> **WHAT NEEDS TO BE DONE**
Using the listing below, please gather every line containing the word "scene".

> **DATA SHOWN**

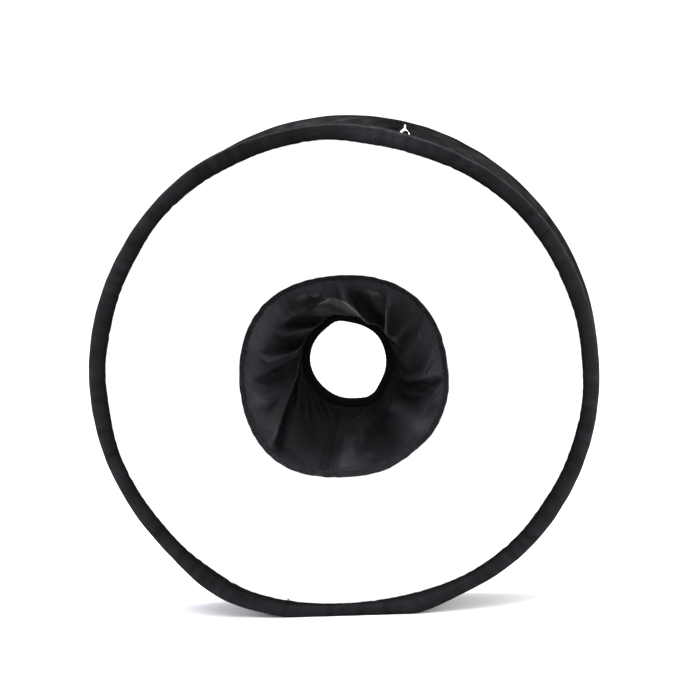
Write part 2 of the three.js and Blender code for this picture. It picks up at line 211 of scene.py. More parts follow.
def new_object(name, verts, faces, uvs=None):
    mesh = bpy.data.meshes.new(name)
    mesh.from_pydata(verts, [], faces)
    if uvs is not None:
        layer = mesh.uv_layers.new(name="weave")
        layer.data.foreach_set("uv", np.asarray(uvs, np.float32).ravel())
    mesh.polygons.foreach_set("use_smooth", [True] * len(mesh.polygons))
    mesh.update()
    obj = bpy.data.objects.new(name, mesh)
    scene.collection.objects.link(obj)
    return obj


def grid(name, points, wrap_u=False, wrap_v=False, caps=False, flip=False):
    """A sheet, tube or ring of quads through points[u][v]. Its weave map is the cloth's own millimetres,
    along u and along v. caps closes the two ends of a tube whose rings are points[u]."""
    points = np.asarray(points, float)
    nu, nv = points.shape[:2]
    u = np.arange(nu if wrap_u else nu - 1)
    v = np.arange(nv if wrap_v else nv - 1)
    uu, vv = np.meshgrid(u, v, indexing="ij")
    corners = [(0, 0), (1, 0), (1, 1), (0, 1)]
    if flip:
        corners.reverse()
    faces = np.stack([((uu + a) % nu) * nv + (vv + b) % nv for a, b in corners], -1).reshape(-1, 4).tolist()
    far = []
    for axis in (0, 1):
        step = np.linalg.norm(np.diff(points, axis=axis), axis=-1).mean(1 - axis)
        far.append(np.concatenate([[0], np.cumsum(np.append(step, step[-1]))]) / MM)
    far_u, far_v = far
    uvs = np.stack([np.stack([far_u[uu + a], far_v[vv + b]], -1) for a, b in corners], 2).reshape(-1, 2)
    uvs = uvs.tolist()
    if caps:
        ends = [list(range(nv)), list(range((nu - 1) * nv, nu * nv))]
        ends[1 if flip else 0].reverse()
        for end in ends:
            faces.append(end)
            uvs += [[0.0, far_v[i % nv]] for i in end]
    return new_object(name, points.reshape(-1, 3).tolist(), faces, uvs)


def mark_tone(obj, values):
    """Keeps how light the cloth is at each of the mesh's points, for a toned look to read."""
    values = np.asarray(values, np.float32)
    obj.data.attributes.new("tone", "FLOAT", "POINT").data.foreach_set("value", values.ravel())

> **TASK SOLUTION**
Write part 2 of the three.js and Blender code for this picture. It picks up at line 211 of scene.py. More parts follow.
    scene.collection.objects.link(obj)